Large reductions of high spring snowmelt rates in response to climate warming will impact the hydrology of snow-dominated regions, where snowmelt rates are critically linked to streamflow. In particular, slower snowmelt in response to warming may have implications on reduced streamflow and basin water yield. Compared with rainfall, the low-intensity long-duration nature of snowmelt more readily infiltrates soils32, forming hydrologic connections between hillslopes and water tables33 that sustain streamflow34. High snowmelt rates have been shown to be particularly effective at generating streamflow17. Slower snowmelt in a warmer world may decrease the likelihood that wetness thresholds that permit hydrologic connectivity will be exceeded, leading to spring and summer streamflow declines and lower runoff efficiency. For example, slower snowmelt in regions with less SWE may help to explain recent findings35 that US basins with a lower fraction of precipitation as snow have lower mean annual streamflow. Thus, slower snowmelt has implications on ecological processes sensitive to a timing shift to earlier and reduced snowmelt and streamflow including atmospheric carbon uptake by forests12, fish survival rates36, 37 and the risk of wildfire15.
Slower snowmelt in a warmer world will also impact water supply and hydropower production. One hypothesis is that less spring meltwater from reduced snowpack will move less efficiently to downstream reservoirs at a time of increasing seasonal aridity, evaporative demand and socioeconomic needs. Slower snowmelt in a warmer world has unresolved implications on the future risk of spring snowmelt floods. Previous studies have predicted future declines in spring snowmelt floods in the western US4 and British Columbia, Canada38, due to simulated reductions in spring snowpack in response to climate warming. While extreme events are not evaluated in the current study, slower snowmelt may be an important mechanism to explain those projected declines in spring snowmelt floods. Conversely, mid-winter increases in melt rates combined with a greater proportion of precipitation falling as rain could locally increase winter flood risk.

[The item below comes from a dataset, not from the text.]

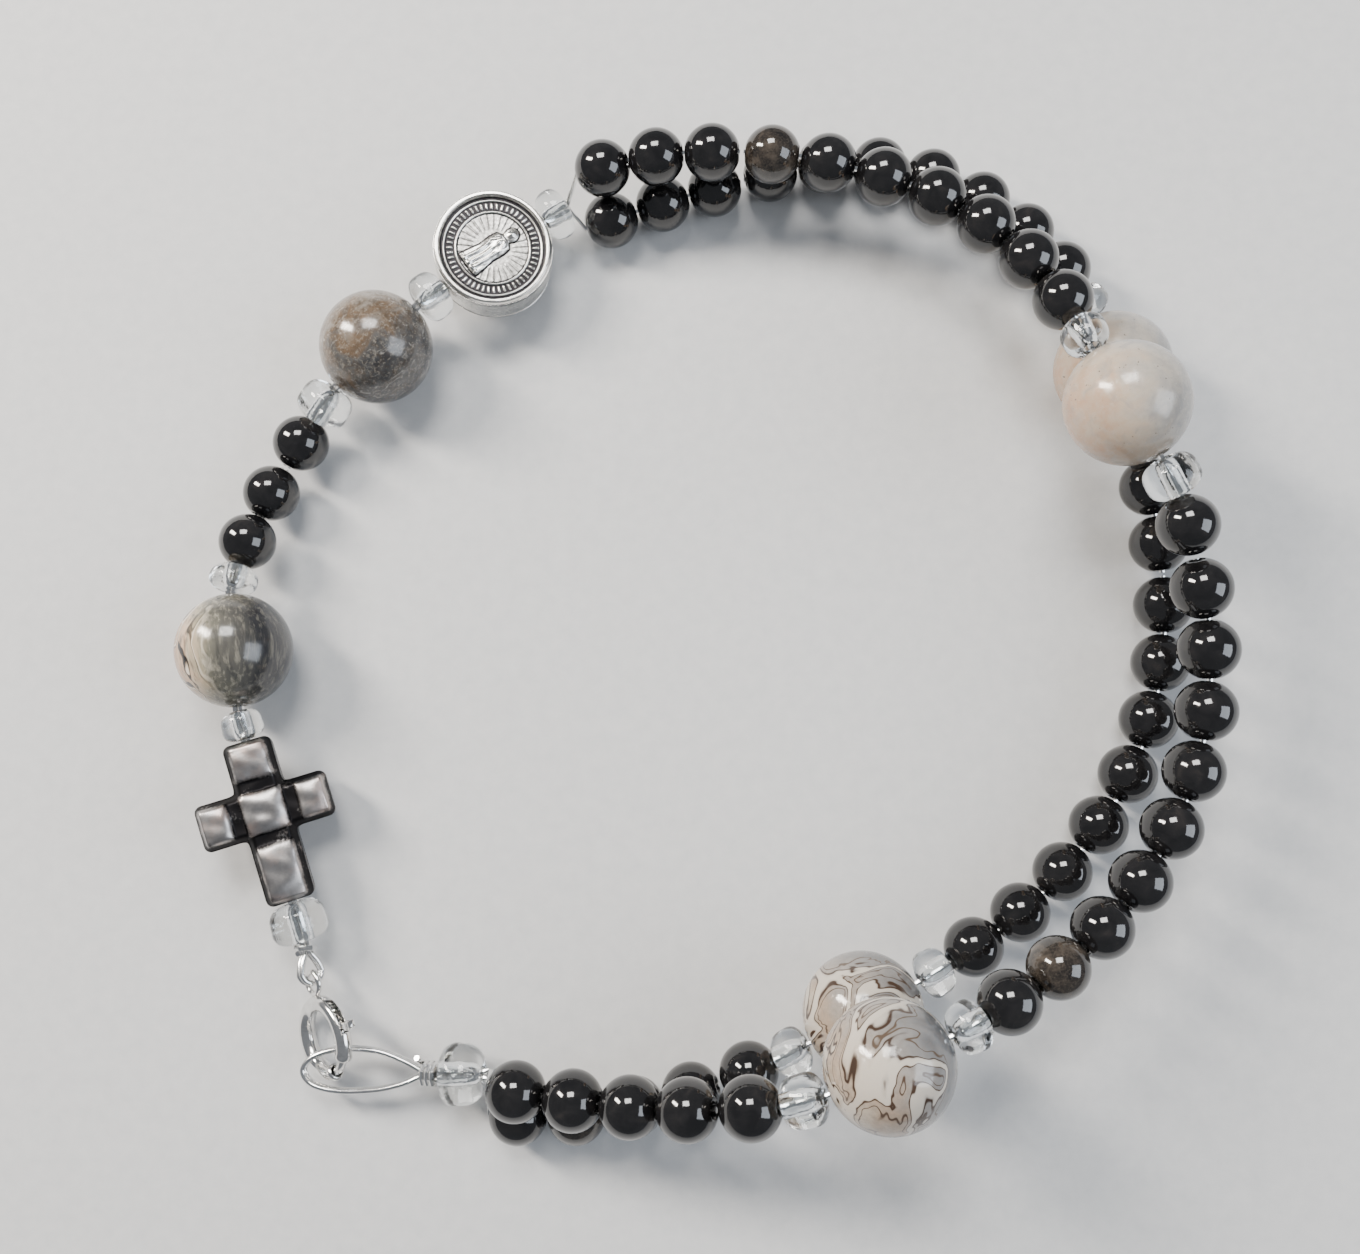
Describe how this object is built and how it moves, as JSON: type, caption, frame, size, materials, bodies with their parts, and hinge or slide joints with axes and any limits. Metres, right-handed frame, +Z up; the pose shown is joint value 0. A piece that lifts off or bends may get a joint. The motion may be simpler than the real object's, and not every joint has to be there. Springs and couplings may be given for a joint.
{
  "type": "rosary bracelet",
  "caption": "Beaded rosary bracelet with a cross bead, a coin medal bead, stone and glass beads on fine wire, closed by a spring ring clasp hooked through a wire loop.",
  "frame": {"origin": "middle of the bracelet's bounding box, on the surface it lies on", "axes": "+Z up from the surface the bracelet lies on; +Y from the clasp side towards the medal side; the clasp is at -X -Y"},
  "size_m": [0.0704, 0.07, 0.0157],
  "materials": {
    "black_stone": "polished black beads, high gloss",
    "banded_jasper": "polished stone banded in grey, cream and black",
    "mottled_jasper": "polished stone mottled in grey, brown and pink",
    "pale_jasper": "polished pale cream stone with fine specks",
    "map_jasper": "polished cream and grey stone with brown veins",
    "clear_glass": "clear pressed glass",
    "gunmetal": "dark gunmetal with worn bright edges",
    "antique_silver": "antiqued silver with dark hollows",
    "silver_wire": "bright fine wire",
    "silver_clasp": "bright silvery plating, slightly worn"
  },
  "bodies": {
    "decades_1_and_5": {"decade_1_beads_4_to_6": "black_stone", "decade_1_beads_7_to_10": "black_stone", "decade_2_bead_1": "black_stone", "decade_5_beads_1_to_3": "black_stone", "decade_5_beads_4_to_7": "black_stone", "decade_4_beads_9_to_10": "black_stone", "spacer_7": "clear_glass", "spacer_8": "clear_glass", "spacer_14": "clear_glass", "spacer_15": "clear_glass", "wire_decades_1_and_5": "silver_wire"},
    "medal_side": {"decade_1_beads_1_to_3": "black_stone", "decade_5_beads_8_to_10": "black_stone", "hail_mary_bead_3": "black_stone", "spacer_4": "clear_glass", "spacer_5": "clear_glass", "spacer_6": "clear_glass", "wire_medal_side": "silver_wire"},
    "cross_side": {"hail_mary_bead_1": "black_stone", "hail_mary_bead_2": "black_stone", "spacer_1": "clear_glass", "spacer_2": "clear_glass", "spacer_3": "clear_glass", "wire_cross_side": "silver_wire", "head_loop": "silver_wire", "head_wrap": "silver_wire"},
    "decades_2_and_4": {"decade_2_beads_2_to_5": "black_stone", "decade_2_beads_6_to_10": "black_stone", "decade_3_bead_1": "black_stone", "decade_4_beads_1_to_4": "black_stone", "decade_4_beads_5_to_8": "black_stone", "decade_3_bead_10": "black_stone", "spacer_9": "clear_glass", "spacer_10": "clear_glass", "spacer_12": "clear_glass", "spacer_13": "clear_glass", "wire_decades_2_and_4": "silver_wire"},
    "decade_3": {"decade_3_beads_2_to_5": "black_stone", "decade_3_beads_6_to_9": "black_stone", "spacer_11": "clear_glass", "wire_decade_3": "silver_wire", "end_loop": "silver_wire", "end_wrap": "silver_wire"},
    "clasp": {"clasp_ring": "silver_clasp", "clasp_eye": "silver_clasp", "clasp_spring": "silver_clasp"},
    "clasp_trigger": {"clasp_trigger": "silver_clasp"},
    "cross": {"cross": "gunmetal"},
    "medal": {"medal": "antique_silver"},
    "our_father_bead_1": {"our_father_bead_1": "banded_jasper"},
    "our_father_bead_2": {"our_father_bead_2": "mottled_jasper"},
    "our_father_bead_3": {"our_father_bead_3": "pale_jasper"},
    "our_father_bead_4": {"our_father_bead_4": "map_jasper"},
    "our_father_bead_5": {"our_father_bead_5": "map_jasper"},
    "our_father_bead_6": {"our_father_bead_6": "pale_jasper"}
  },
  "joints": [
    {"name": "top_bend", "type": "hinge", "parent": "decades_1_and_5", "child": "medal_side", "pos_m": [0.00384, 0.03198, 0.00303], "axis": [0, 0, 1], "range_deg": [-8, 8]},
    {"name": "left_bend", "type": "hinge", "parent": "medal_side", "child": "cross_side", "pos_m": [-0.02876, 0.01108, 0.00233], "axis": [0, 0, 1], "range_deg": [-6, 6]},
    {"name": "right_bend", "type": "hinge", "parent": "decades_1_and_5", "child": "decades_2_and_4", "pos_m": [0.03224, 0.00288, 0.00303], "axis": [0, 0, 1], "range_deg": [-8, 8]},
    {"name": "bottom_bend", "type": "hinge", "parent": "decades_2_and_4", "child": "decade_3", "pos_m": [0.00204, -0.03082, 0.00303], "axis": [0, 0, 1], "range_deg": [-8, 8]},
    {"name": "clasp_roll", "type": "hinge", "parent": "cross_side", "child": "clasp", "pos_m": [-0.02456, -0.02822, 0.0022], "axis": [-0.2588, 0.9659, 0], "range_deg": [-25, 8]},
    {"name": "trigger_travel", "type": "hinge", "parent": "clasp", "child": "clasp_trigger", "pos_m": [-0.02456, -0.02822, 0.0022], "axis": [-0.6588, -0.1765, 0.7314], "range_deg": [0, 40], "stiffness_Nm_per_rad": 0.0002, "springref_deg": -17.19, "deforming": ["clasp_spring"]},
    {"name": "cross_spin", "type": "hinge", "parent": "cross_side", "child": "cross", "pos_m": [-0.02863, -0.01376, 0.00313], "axis": [-0.291, 0.9526, 0.0881], "continuous": true},
    {"name": "medal_spin", "type": "hinge", "parent": "medal_side", "child": "medal", "pos_m": [-0.01393, 0.02621, 0.00347], "axis": [0.7901, 0.6025, -0.1132], "continuous": true},
    {"name": "our_father_1_spin", "type": "hinge", "parent": "cross_side", "child": "our_father_bead_1", "pos_m": [-0.03127, -0.00216, 0.00397], "axis": [-0.0954, 0.9949, 0.0335], "continuous": true},
    {"name": "our_father_2_spin", "type": "hinge", "parent": "medal_side", "child": "our_father_bead_2", "pos_m": [-0.02202, 0.01932, 0.004], "axis": [0.7196, 0.6905, 0.0738], "continuous": true},
    {"name": "our_father_3_spin", "type": "hinge", "parent": "decades_1_and_5", "child": "our_father_bead_3", "pos_m": [0.02793, 0.01239, 0.01056], "axis": [0.4623, -0.8841, 0.0682], "continuous": true},
    {"name": "our_father_4_spin", "type": "hinge", "parent": "decades_2_and_4", "child": "our_father_bead_4", "pos_m": [0.01213, -0.02779, 0.01173], "axis": [-0.9103, -0.4117, 0.0445], "continuous": true},
    {"name": "our_father_5_spin", "type": "hinge", "parent": "decades_2_and_4", "child": "our_father_bead_5", "pos_m": [0.01131, -0.02602, 0.00395], "axis": [-0.8776, -0.479, 0.0207], "continuous": true},
    {"name": "our_father_6_spin", "type": "hinge", "parent": "decades_1_and_5", "child": "our_father_bead_6", "pos_m": [0.02903, 0.01678, 0.00397], "axis": [0.3079, -0.9508, 0.0333], "continuous": true}
  ],
  "couplings": [
    {"joint": "top_bend", "follows": "right_bend", "ratio": 0.998},
    {"joint": "left_bend", "follows": "right_bend", "ratio": -0.689},
    {"joint": "bottom_bend", "follows": "right_bend", "ratio": -0.956}
  ]
}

Hydrologic implications of slower snowmelt in a warmer world are likely to vary substantially with regional climate, elevation, soil properties, vegetation, evapotranspirative demand, and climate response to changes in greenhouse gas concentrations. Our study is limited to presenting the processes that explain projected changes in snowmelt rates. We report large general declines in spring snowmelt rates over great spatial extents and averaged over a decade—the impact of warming on individual (for example, extreme) melt events may differ. Additionally, warming effects on snowmelt are likely to have more pronounced spatial variability than can be simulated at 4 km grid spacing. For example, topographic shading occurs at much finer scales than simulated here. Earlier snowmelt coincident with a time of lower seasonal sun angles39 may be slower than we report as a result of terrain shade effects40. Given the critical need to better understand the impact of climate change on water resources, future studies are needed to address the myriad hydrological and ecological consequences of less snowfall, reduced seasonal snowpack and a shift toward slower snowmelt.
We identify a mechanism of change in snowmelt rates that impacts snow water resources over much of western North America. While slower snowmelt in a warmer world may appear paradoxical or contrary to the well-accepted idea of water cycle intensification41, the change is analogous to a downward shift in elevation to a warmer environment where melt rates are historically lower. Such dynamics are evident in historical snowpack observations, where shallower snowpack generally melts earlier and at lower rates than deeper, later-lying snow-cover. The shift to slower snowmelt is caused by warming-induced snow-cover depletion that limits the potential for high snowmelt rates typical of the historical spring and early summer when the snowpack is less likely to freeze overnight, solar insolation is high and snow albedo values are low. The identification of such hydrologic shifts within elevation-driven regional climate regimes is critical as slight perturbations may cause thresholds to be crossed and system behaviour to be indefinitely altered21. The implications on streamflow and ecology of large-scale changes in the magnitude of this critical water flux must be better understood to increase climate resilience.